Successa la tragedia, si corre ai ripari. Con imperdonabile ritardo. Un vizio che ben conosciamo. E che in questo caso riguarda tutti i governi, di centrosinistra e di centrodestra. Le Ntc, esistono dal 2005, ma finora, almeno per gli edifici privati, non c’è l’obbligo di applicarle, perché la loro entrata in vigore è stata di anno in anno puntualmente prorogata. L’ultimo rinvio poco più di un mese fa, manco a dirlo col solito decreto «milleproroghe», lo stesso usato da Prodi nel 2007. Ogni volta i governi di turno hanno ceduto alle pressioni delle lobby dei costruttori e degli ingegneri, che chiedevano più tempo per adeguarsi alle novità e temevano l’aumento dei costi. E così, ancora oggi, tutte le abitazioni private possono essere costruite ignorando le regole più stringenti introdotte in maniera organica nel 2005 e aggiornate nel 2008 per garantire la durata e la resistenza degli edifici ai terremoti e alle altre catastrofi naturali.
Ma ora, dopo il sisma in Abruzzo, la politica si è pentita e l’altro ieri nella commissione Ambiente della Camera è stata approvata col voto di tutti, maggioranza e opposizione, una mozione che impegna il governo ad annullare l’ultima proroga, quella del 27 febbraio scorso, che posticipava l’entrata in vigore delle Ntc dal 30 giugno 2009 al 30 giugno 2010. Impegno che l’esecutivo rispetterà, probabilmente col decreto legge del «piano casa». E pensare che quando si profilava l’ultima proroga non erano mancati gli avvertimenti al governo. L’Atecap, l’associazione delle imprese del calcestruzzo più qualificate (quelle che garantiscono un prodotto certificato secondo le Ntc), aveva scritto al presidente del Consiglio, ai ministri delle Infrastrutture e dello Sviluppo, al capo della Protezione civile, al presidente del Consiglio superiore dei lavori pubblici e a tutti i gruppi parlamentari. Il continuo regime di proroga, si legge nella lettera del 23 febbraio, «costituisce un forte disincentivo ad applicare comportamenti e a fare investimenti in grado di garantire maggiore qualità in termini di durabilità e di sicurezza delle opere». Quindi concludeva con una domanda: «Perché rinunciare a livelli di sicurezza maggiori rispetto al passato?».

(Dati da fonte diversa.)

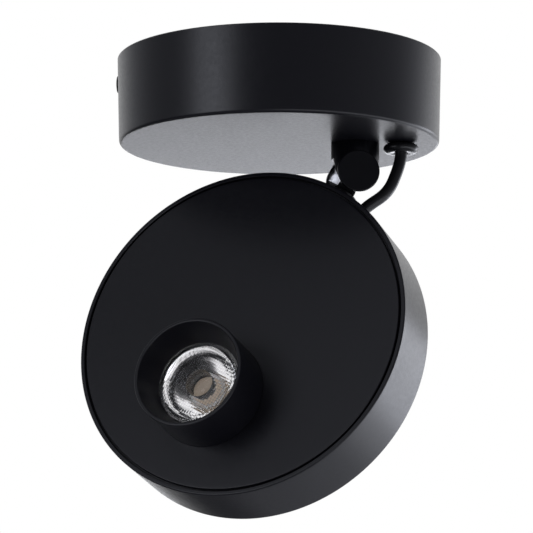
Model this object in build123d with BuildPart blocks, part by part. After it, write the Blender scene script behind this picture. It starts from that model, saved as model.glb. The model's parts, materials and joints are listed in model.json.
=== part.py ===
from build123d import *
from math import cos, radians, sin, sqrt, tan
import os

# Surface mounted ceiling spotlight: a flat drum canopy, a two-axis knuckle with a swivelling stem, and a
# flat round head with an off-centre snoot. Millimetres. The origin is the centre of the ceiling plane,
# +Z is up, and the knuckle and the lead stand on the +X side of the canopy.

# ---------------------------------------------------------------- driving dimensions
# Canopy shell
canopy_diameter = 100.0
canopy_height = 26.5
canopy_draft = 1.56          # degrees that the wall leans inwards towards the bottom
canopy_wall = 1.8
canopy_floor = 2.5
canopy_edge = 1.0            # radius along the bottom edge
canopy_rim_chamfer = 0.25
side_screw_drop = 6.5        # axis of the side screw below the ceiling
side_screw_seat = 0.9        # depth of the spot face for its head
lug_drop = 7.0               # top of the canopy's inner lug below the ceiling
lug_height = 2.0
lug_reach = 2.2
lug_width = 11.0

# Ceiling bracket
bracket_width = 24.0
bracket_sheet = 1.5
bracket_tab_height = 10.5
bracket_tab_width = 12.0
bracket_gap = 0.35           # between the bracket and the canopy wall
slot_spacing = 60.0
slot_length = 9.0
slot_width = 4.4
cable_entry = 16.0           # diameter of the hole for the house wiring

# Where the knuckle and the lead leave the canopy
lead_inset = 12.5            # from the canopy's edge
lead_spacing = 14.0          # from the lead to the knuckle

# Knuckle
knuckle_diameter = 14.8
pivot_drop = 9.7             # pivot below the canopy
collar_height = 5.1
upper_ear_radius = 6.45
upper_ear_root = 6.93        # half width of the upper ear where it meets the collar
upper_ear_front = 8.0        # front face of the upper ear, from the pivot's middle
ear_thickness = 3.45         # of the lower ear
ear_gap = 0.5                # between the two ears, filled by the friction disc
friction_disc_thickness = 0.4
lower_ear_radius = 5.0
lower_ear_heel = 2.9         # straight length of the lower ear's heel below the pivot
lower_ear_heel_foot = 5.9    # half width of the heel at its foot
lower_ear_toe = 2.9          # half width of the lower ear at its foot, on the lead's side
lower_ear_bevel = 0.6
heel_radius = 7.3            # reach of the heel from the pivot
heel_round = 0.35            # how far the heel's side has come in halfway down its curve
saddle_clearance = 0.3
shoulder_radius = 4.1
shoulder_top = 6.7           # top of the stem's shoulder, below the pivot
knuckle_edge = 0.4
pivot_gap = 8.7             # pivot to the head's rim
spigot_diameter = 10.0
spigot_length = 11.0
spigot_chamfer = 0.6
stem_diameter = 6.0
stem_inside = 11.2           # length of the stem inside the head's rim
stem_washer_radius = 4.6
stem_washer_shown = 0.8
stem_seat_depth = 0.3        # flat spot on the rim, under the stem's washer
pivot_screw_diameter = 4.0
pivot_screw_grip = 5.0       # depth of its thread in the upper ear
pivot_head_diameter = 7.0
pivot_head_height = 2.2
pivot_washer_thickness = 0.8
swivel_nut_flats = 14.0
swivel_nut_height = 5.0
swivel_washer_radius = 7.2
swivel_washer_thickness = 1.0
swivel_spring_thickness = 1.2
stem_nut_flats = 10.0
stem_nut_height = 5.0
stem_spring_thickness = 1.2
running_clearance = 0.05     # radial, between a shaft and its hole
seat_clearance = 0.1         # between pieces that only touch

# Rest pose, from straight down and square to the lead
pan_rest = 10.89
tilt_rest = 30.98
swivel_rest = -32.6

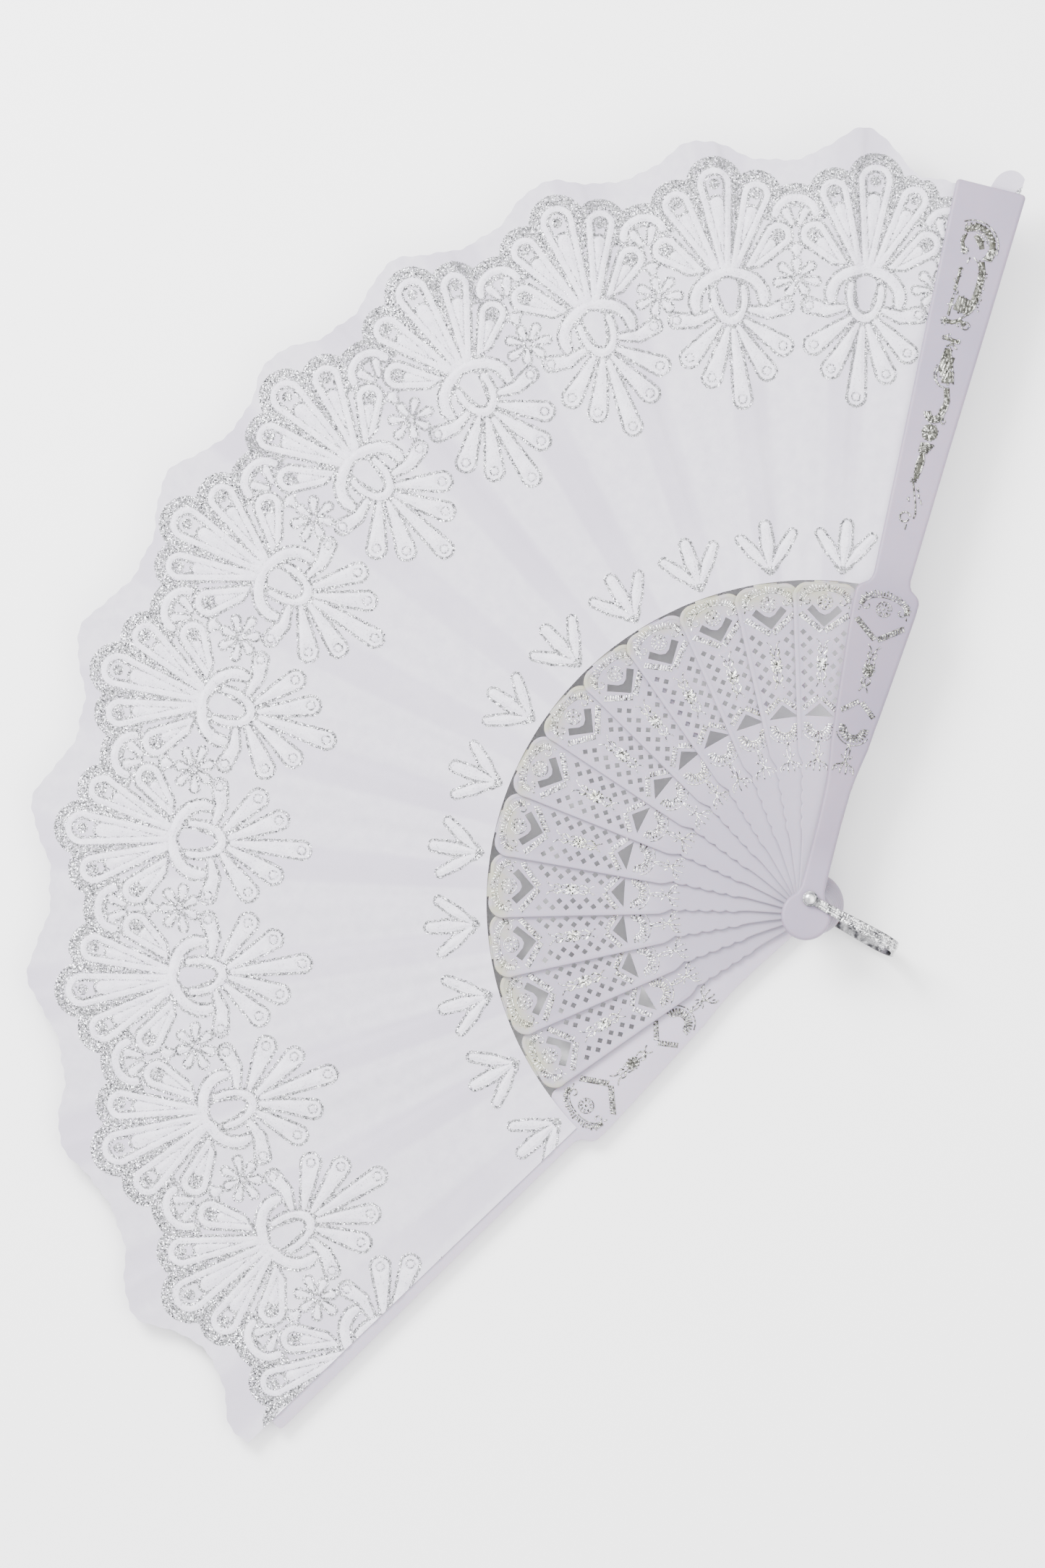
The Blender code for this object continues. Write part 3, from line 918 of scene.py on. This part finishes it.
def motif(x, y):
    """One great flower of the border: the print's shapes and the extra glitter, as distances."""
    u = np.abs(x)
    petals, tears, balls = [], [], []
    for base, tip, base_half, tip_half in (
        ((0, 9.6), (0, 34.2), 1.6, 5.0),
        ((2.9, 8.9), (11.9, 29.4), 1.2, 4.2),
        ((6.0, 6.6), (16.8, 16.4), 1.1, 3.9),
    ):
        petals.append(stroke(u, y, [base, tip], [base_half, tip_half]))
        run = np.array(tip) - np.array(base)
        root, head, ball = (np.array(base) + run * share for share in (0.08, 0.76, 1.0))
        tears.append(stroke(u, y, [root, head], [0.35, tip_half * 0.38]))
        balls.append(np.hypot(u - ball[0], y - ball[1]) - tip_half * 0.36)
    tears, balls, outline = nearest(*tears), nearest(*balls), nearest(*petals)
    loops = ring(outline, 0.85, 0.8)
    loops = nearest(loops, *(np.maximum(ring(petal, 0.85, 0.8), -(outline + 2.4)) for petal in petals))
    loops = np.where(y < 8.4, np.maximum(loops, 8.4 - y), loops)
    arch = arc((0, 0), 1, -12, 192, 16)
    arch = stroke(x, y, [(px * 10.3, py * 8.2 - 0.9) for px, py in arch], [1.0] + [1.35] * 15 + [1.0])
    cup = arc((0, 0), 1, 165, 375, 14)
    cup = [(px * 4.6, py * 7.6 + 0.3) for px, py in cup]
    cup = stroke(x, y, cup, [0.8] * 5 + [1.1] * 5 + [0.8] * 5)
    drops, rings = [], []
    for points, halves in (
        ([(0, -10.4), (0, -20), (0, -31.0)], [0.7, 1.5, 2.3]),
        ([(1.6, -9.4), (4.4, -15.8), (8.2, -23.4)], [0.6, 1.5, 2.4]),
        ([(3.8, -7.8), (8.6, -12.0), (13.9, -16.6)], [0.6, 1.6, 2.5]),
        ([(5.8, -4.6), (11.0, -6.0), (16.3, -4.9)], [0.7, 1.4, 1.9]),
    ):
        drops.append(stroke(u, y, points, halves))
        rings.append(np.abs(np.hypot(u - points[-1][0], y - points[-1][1]) - 1.25) - 0.3)
    drops, rings = nearest(*drops), nearest(*rings)
    oval = stroke(x, y, [(0, -3.6), (0, 2.6)], [2.0, 3.6])
    puff = nearest(loops, np.maximum(tears, outline + 2.1), arch, cup, drops)
    for bare in (balls, rings, oval - 0.3):
        puff = np.maximum(puff, -bare)
    border = np.maximum(ring(nearest(petals[0], petals[1]), -2.15, 1.3), 25.0 - 0.25 * u - y)
    glitter = nearest(ring(puff, -0.48, 0.46), balls + 0.15, rings, ring(oval, 0.1, 0.35), border)
    return puff, glitter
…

Una domanda che, a ben vedere, si trascina dal 2001, quando nel testo unico di edilizia si disponeva la successiva emanazione di specifiche tecniche per le costruzioni in zone sismiche. Erano passati 21 anni dal terremoto in Irpinia, 9 dall’alluvione in Valtellina, 3 dalla frana di Sarno. Le specifiche arrivarono solo nel 2003, ma la loro applicazione fu rinviata più volte fino al 2005, quando furono approvate le Norme tecniche per le costruzioni. Una disciplina organica che imponeva l’obbligo della certificazione di qualità per i materiali utilizzati nella costruzione. Priorità dettata dalla tragedia del 31 ottobre 2002, quando, per un terremoto neppure tanto forte, a San Giuliano di Puglia la scuola elementare si sbriciolò uccidendo 27 bambini e una maestra. Ma neppure questa volta le norme furono applicate, a causa di due proroghe. Finché si arriva al testo del 2008 e, almeno in parte, le nuove regole, che si adeguano con grave ritardo agli standard europei, cominciano finalmente a entrare in vigore. In particolare, per gli edifici di «interesse strategico», per esempio scuole, ospedali ed edifici pubblici in genere, c’è l’obbligo di utilizzare il calcestruzzo certificato. Per le costruzioni private, invece, se ne può fare a meno grazie appunto alle proroghe: si risparmia forse, ma le case non sono sicure.